Last week we thought about some images of Christ as expressed through the lectionary readings. In the gospel reading, we heard how Jesus challenged Peter’s image of Christ as a “superman.” Peter believed that the Christ would be a strong warrior who would defeat all kinds of power and evil. Peter’s image of Christ was based on that of physical and magical power. However, Jesus said, “God’s power is the power of love.” And Jesus invited the people, including Peter to “Follow Me.”   

On the road of learning and life together, Jesus frequently spoke of the kin-dom of God (the family of God). Jesus very often said that the kin-dom, though “great” could be compared to something very tiny. For example, it is like “a grain of mustard seed.” Now, mustard grew like a weed, wild by the side of the road and it grew tall, taller than me; thus, the kin-dom, while something great, is also like a weed. The kin-dom is also compared to something impure: it is like a woman, (at that time people associated women with impurity), a woman putting leaven, (people also thought leaven was impure) into flour. The kin-dom is also for children, who in that time and place in the world, were nobodies, of no value; thus, the kin-dom is for nobodies. The followers of Jesus thought the Kingdom, something great, was somewhere else, but Jesus said it is among you, inside you, not outside you.  

Today Jesus invites us to think about something great, the kin-dom, and asks us who is the greatest. When you think about something great what images come to your mind? You may be thinking of the man who often wears a bright red hat emblazoned with the words “Make America Great Again.” According to this man’s idea, greatness is measured byhow much power, prestige, wealth, or extreme ability someone possesses. We may also be thinking of sports stars, entertainers or business moguls; even some politicians are seen as representing the epitome of greatness. In our consumer society, greatness is measured by size or price. Bigger is better when it comes to houses, vehicles or big-screen televisions. More power, more prestige, more importance. Our popular sense of greatness sounds much like that of Peter’s we read about last week.  

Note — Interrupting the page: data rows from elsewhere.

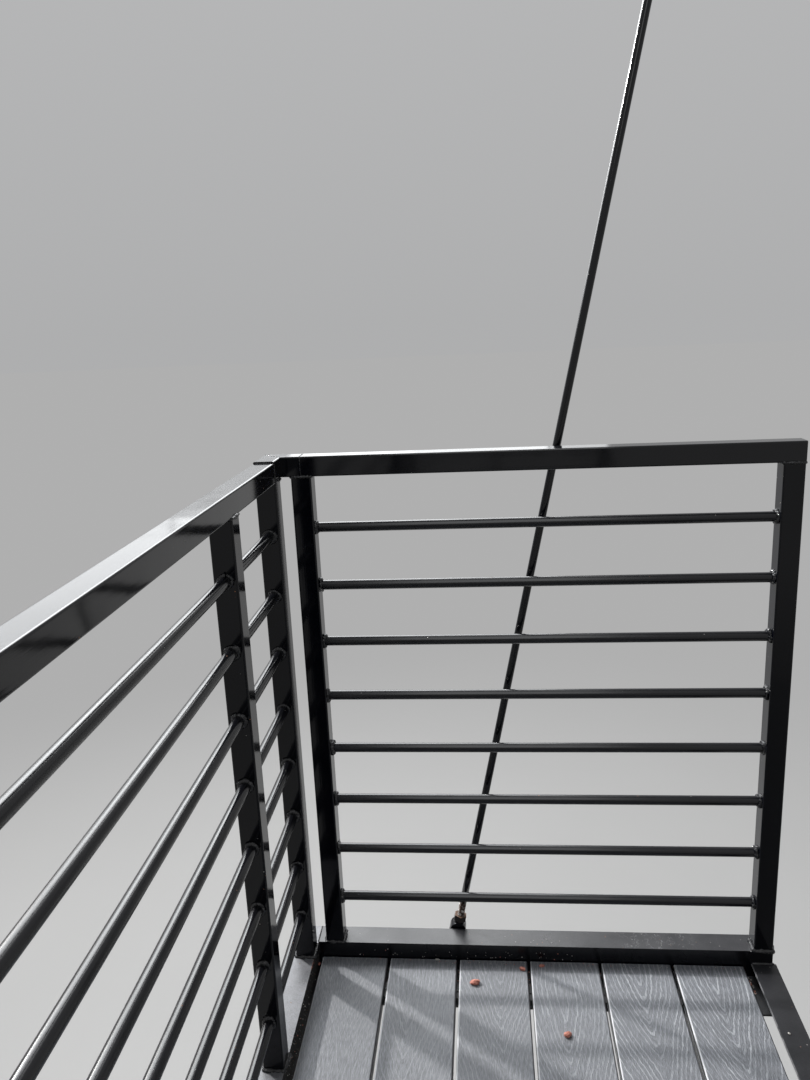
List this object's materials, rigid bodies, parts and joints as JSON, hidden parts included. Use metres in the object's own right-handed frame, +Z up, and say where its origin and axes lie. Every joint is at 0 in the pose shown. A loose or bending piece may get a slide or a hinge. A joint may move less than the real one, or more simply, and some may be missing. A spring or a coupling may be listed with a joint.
{
  "type": "wall-hung fire escape landing",
  "caption": "Wall-hung steel landing with a board deck, guard panels of square tube and round bar on three sides, and two slanted tie rods up to wall plates.",
  "frame": {"origin": "middle of the wall angle's back, at the height of the walking surface", "axes": "+X along the wall, +Y into the wall, +Z up"},
  "size_m": [2.717, 0.991, 3.1169],
  "materials": {
    "black_paint": "gloss",
    "deck_board": "matte",
    "bare_steel": "dull"
  },
  "bodies": {
    "root": {"wall_angle": "black_paint", "outer_channel": "black_paint", "far_end_channel": "black_paint", "near_end_channel": "black_paint", "joist_1": "black_paint", "joist_2": "black_paint", "joist_3": "black_paint", "joist_4": "black_paint", "joist_5": "black_paint", "far_deck_ledge": "black_paint", "near_deck_ledge": "black_paint", "deck_board_1": "deck_board", "deck_board_2": "deck_board", "deck_board_3": "deck_board", "deck_board_4": "deck_board", "deck_board_5": "deck_board", "deck_board_6": "deck_board", "deck_clips_1": "black_paint", "deck_clips_2": "black_paint", "deck_clips_3": "black_paint", "deck_clips_4": "black_paint", "deck_clips_5": "black_paint", "far_wall_post": "black_paint", "far_outer_post": "black_paint", "far_top_rail": "black_paint", "far_bars": "black_paint", "near_wall_post": "black_paint", "near_outer_post": "black_paint", "near_top_rail": "black_paint", "near_bars": "black_paint", "far_corner_post": "black_paint", "far_middle_post": "black_paint", "near_middle_post": "black_paint", "near_corner_post": "black_paint", "side_top_rail": "black_paint", "far_short_bars": "black_paint", "long_bars": "black_paint", "near_short_bars": "black_paint", "far_corner_return": "black_paint", "near_corner_return": "black_paint", "far_tie_rod": "black_paint", "far_lower_clevis": "black_paint", "far_upper_clevis": "black_paint", "far_clevis_lug": "black_paint", "far_wall_plate": "black_paint", "near_tie_rod": "black_paint", "near_lower_clevis": "black_paint", "near_upper_clevis": "black_paint", "near_clevis_lug": "black_paint", "near_wall_plate": "black_paint", "far_pins": "bare_steel", "near_pins": "bare_steel", "far_nuts": "bare_steel", "near_nuts": "bare_steel"}
  },
  "joints": []
}
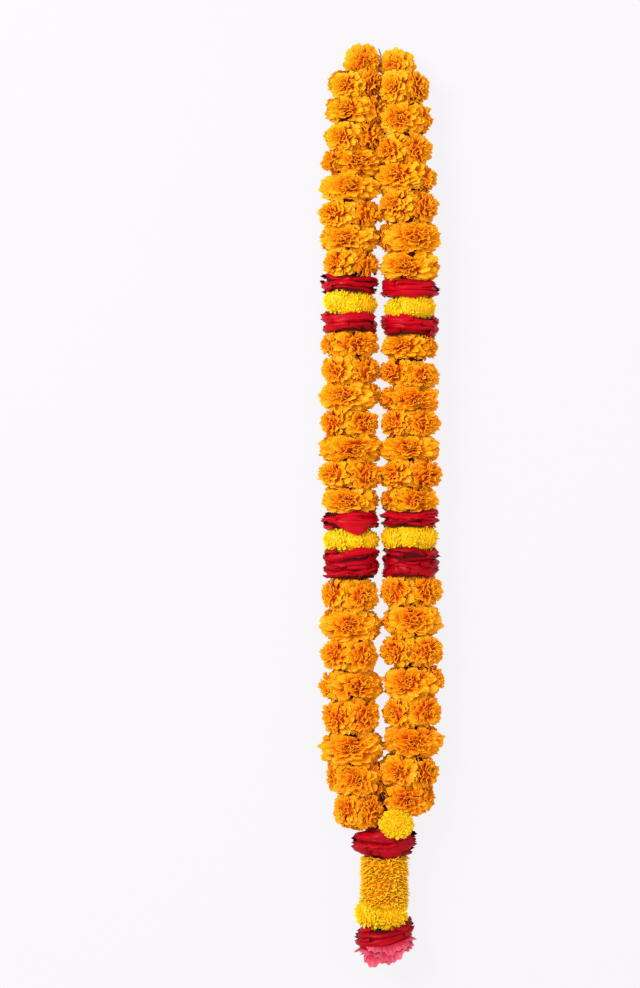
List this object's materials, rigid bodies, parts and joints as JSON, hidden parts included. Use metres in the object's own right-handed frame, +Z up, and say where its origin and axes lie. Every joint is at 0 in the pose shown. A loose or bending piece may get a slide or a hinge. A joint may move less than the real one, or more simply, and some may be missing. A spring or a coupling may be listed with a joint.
{
  "type": "marigold garland",
  "caption": "Flower garland of marigold strands with rose and yellow bands, tied at the top and joined in a short pendant, laid flat.",
  "frame": {"origin": "on the surface the garland lies on, under the middle of its overall box", "axes": "+X across the two strands, +Y along them towards the end the garland hangs by, +Z up from the surface"},
  "size_m": [0.1326, 1.0142, 0.0575],
  "materials": {
    "marigold_petals": "soft matte petals, orange with lighter tips",
    "yellow_petals": "soft matte petals, strong yellow",
    "chrysanthemum_petals": "fine narrow petals, orange yellow",
    "rose_petals": "satin crimson petals with near-black edges",
    "pink_petals": "ruffled pink petals, paler at their edges",
    "cotton_thread": "twisted cotton thread"
  },
  "bodies": {
    "root": {"chrysanthemum_1": "chrysanthemum_petals", "chrysanthemum_2": "chrysanthemum_petals", "chrysanthemum_3": "chrysanthemum_petals", "crimson_petals": "rose_petals", "end_knot": "cotton_thread", "gathering_knot": "cotton_thread", "hanging_thread": "cotton_thread", "left_band_1_lower_roses": "rose_petals", "left_band_1_upper_roses": "rose_petals", "left_band_1_yellow_row": "yellow_petals", "left_band_2_lower_roses": "rose_petals", "left_band_2_upper_roses": "rose_petals", "left_band_2_yellow_row": "yellow_petals", "left_marigolds_01": "marigold_petals", "left_marigolds_02": "marigold_petals", "left_marigolds_03": "marigold_petals", "left_marigolds_04": "marigold_petals", "left_marigolds_05": "marigold_petals", "left_marigolds_06": "marigold_petals", "left_marigolds_07": "marigold_petals", "left_marigolds_08": "marigold_petals", "left_marigolds_09": "marigold_petals", "left_marigolds_10": "marigold_petals", "left_marigolds_11": "marigold_petals", "left_marigolds_12": "marigold_petals", "left_thread": "cotton_thread", "left_top_marigold": "marigold_petals", "pendant_thread": "cotton_thread", "pendant_yellow_row": "yellow_petals", "pink_petals": "pink_petals", "right_band_1_lower_roses": "rose_petals", "right_band_1_upper_roses": "rose_petals", "right_band_1_yellow_row": "yellow_petals", "right_band_2_lower_roses": "rose_petals", "right_band_2_upper_roses": "rose_petals", "right_band_2_yellow_row": "yellow_petals", "right_marigolds_01": "marigold_petals", "right_marigolds_02": "marigold_petals", "right_marigolds_03": "marigold_petals", "right_marigolds_04": "marigold_petals", "right_marigolds_05": "marigold_petals", "right_marigolds_06": "marigold_petals", "right_marigolds_07": "marigold_petals", "right_marigolds_08": "marigold_petals", "right_marigolds_09": "marigold_petals", "right_marigolds_10": "marigold_petals", "right_marigolds_11": "marigold_petals", "right_marigolds_12": "marigold_petals", "right_thread": "cotton_thread", "right_top_marigold": "marigold_petals", "rose_collar": "rose_petals", "small_yellow_flower": "yellow_petals", "top_knot": "cotton_thread", "yellow_pompon": "yellow_petals"}
  },
  "joints": []
}
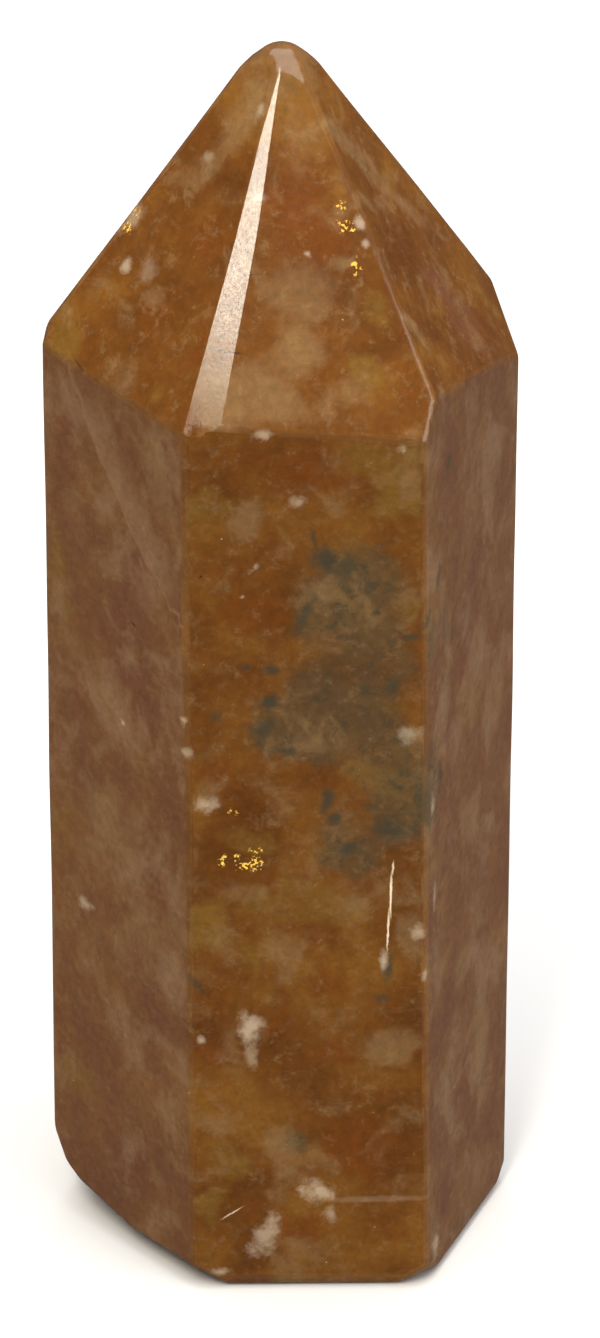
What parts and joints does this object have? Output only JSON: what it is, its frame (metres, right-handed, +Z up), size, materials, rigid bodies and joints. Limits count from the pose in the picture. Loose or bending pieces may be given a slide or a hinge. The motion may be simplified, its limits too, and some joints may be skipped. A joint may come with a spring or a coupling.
{
  "type": "polished calcite tower",
  "caption": "Free-standing polished mineral tower: a faceted column with a faceted point and a flat foot, shown as a specimen or ornament.",
  "frame": {"origin": "middle of the bottom of the bounding box, on the foot plane", "axes": "+Z up along the column to the point, -Y towards the viewer of the picture, +X to the viewer's right"},
  "size_m": [0.0328, 0.0296, 0.0904],
  "materials": {
    "calcite": "polished"
  },
  "bodies": {
    "root": {"calcite_tower": "calcite"}
  },
  "joints": []
}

Not one of us, however, wants to be considered worthless, nothing or a nobody. We all want to be considered worthy. We may desire to be “someone” and to do “something.” This was also the disciples’ desire. So on the way to follow Jesus, the disciples argued with one another about who was the greatest. “I’m the greatest and you are not. No, I’m the best, not you.”  

This argument is still going on in our own time. For example, think about the compulsive competitiveness we often see around us, the rude treatment of others, the failure to affirm the gifts of another person, and our attitudes of ingratitude; we often value people according to their role in helping us achieve our own level of greatness. To be the greatest is one of our common social norms and conventional wisdom. To want to be the greatest is a matter of morality, isn’t it? It is a matter of theology too. In this current world we face much tension, argument, and conflict about valuing ourselves and others.  

Today Jesus invites us to think about greatness from a different perspective. In contrast to our current ideas about greatness, Jesus says to the disciples that greatness in the kin-dom or in the reign of God is about reaching out to include and welcome others, especially those you might normally overlook. To illustrate that, Jesus chooses to be in solidarity with one such child. As we were reminded of earlier, in Jesus’ time, children were nobodies. They were not important, not valued as human beings. They were worthless and beyond consideration. However, the teaching of Jesus shakes the disciples’ idea of greatness and turns it upside down. His teaching challenges the disciples and the people to reshape the idea and image of greatness.  

Jesus says, “‘Whoever wants to be first must be last of all and servant of all.’ Then he took a little child and put it among them; and taking it in his arms, he said to them, ‘Whoever welcomes one such child in my name welcomes me, and whoever welcomes me welcomes not me but the one who sent me’” (Mark 9:35-37).  In 1968 Martin Luther King, Jr. said,“This is our new definition of greatness. It means that everybody can be great. Because everybody can serve. You don’t have to have a college degree to serve. You don’t have to know the second theory of thermodynamics in physics to serve. You only need a heart full of grace. A soul generated by love. And you can be that servant.” Through accepting and welcoming and serving, we can all be great.    

In this municipal election season, many candidates claim to be the one true public servant, indicating that their greatness is not derived from their position of power over others, but in the way that they serve those they are called to lead. O that it were so! Today’s scripture gives us an important guideline for the election. Who will best welcome the nobodies in our community to participate in the public arena and better serve all the people?      

A biblical understanding of greatness, the very model of the way Christ portrayed the greatness of God, is in servanthood. “Whoever wants to be first must be last of all and servant of all” (Mark 9:36). Such a measuring of greatness runs contrary to popular notion and to conventional wisdom, but it is the way of Christ, of Jesus’ disciples and of Christ’s church. As followers of Jesus, we believe that service is what makes one great in the eyes of God. Thanks be to God who shows us how to be great. Amen.